How had Landau gotten this supposed fellowship? Well, through a “friendship” with the first daughter, naturally. But speaking exclusively to The Daily Beast, Luci Baines Johnson says her only recollections of Landau are meeting him out socially and occasionally getting theater tickets through him. “I have met him,” she says. “He offered to get theater tickets for me, and he got them and I paid for them. That’s the nature of our relationship.”
As the legal case drags on, Landau has reportedly begun to ponder selling artwork of Warhol’s that he’s in possession of. Various people around Landau say the works were given to him by the late artist, but even this provokes a certain amount of head-scratching. Says Berlin: “Andy wouldn’t have given him anything. No way.”
Still, at least one friend continues to stand behind the man she’s known for more than 30 years. Von Furstenberg believes categorically that investigators have the whole thing backward, that it was Savedoff who was the criminal and Landau was merely his dupe.

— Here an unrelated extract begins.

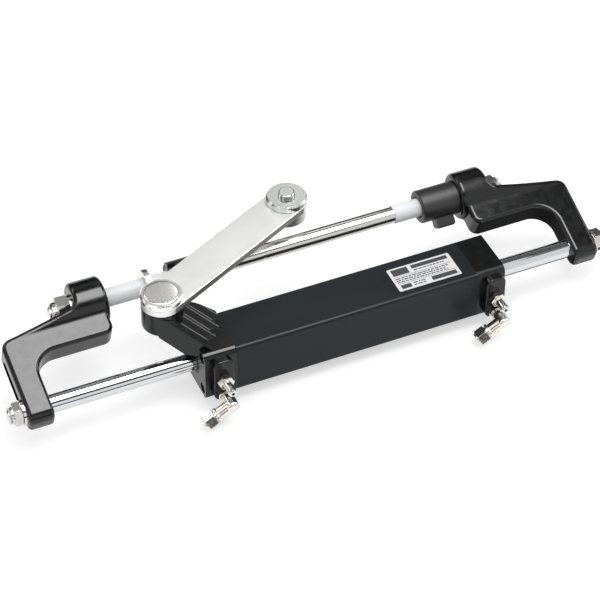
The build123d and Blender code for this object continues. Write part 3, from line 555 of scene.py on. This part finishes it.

“There’s nothing about Barry that’s dishonest,” she says. “When I heard about this, I thought, ‘He’s the perfect patsy.’ He’s so trusting. I didn’t meet this Jason character, but many of his friends did, and they were very concerned something was not quite right. I keep thinking, ‘This will get straightened out because it’s just not the person I know.’ [Barry’s] this big teddy bear. The thought of him being a mastermind is ludicrous. His mind doesn’t work that way. He’s never even been interested in money.”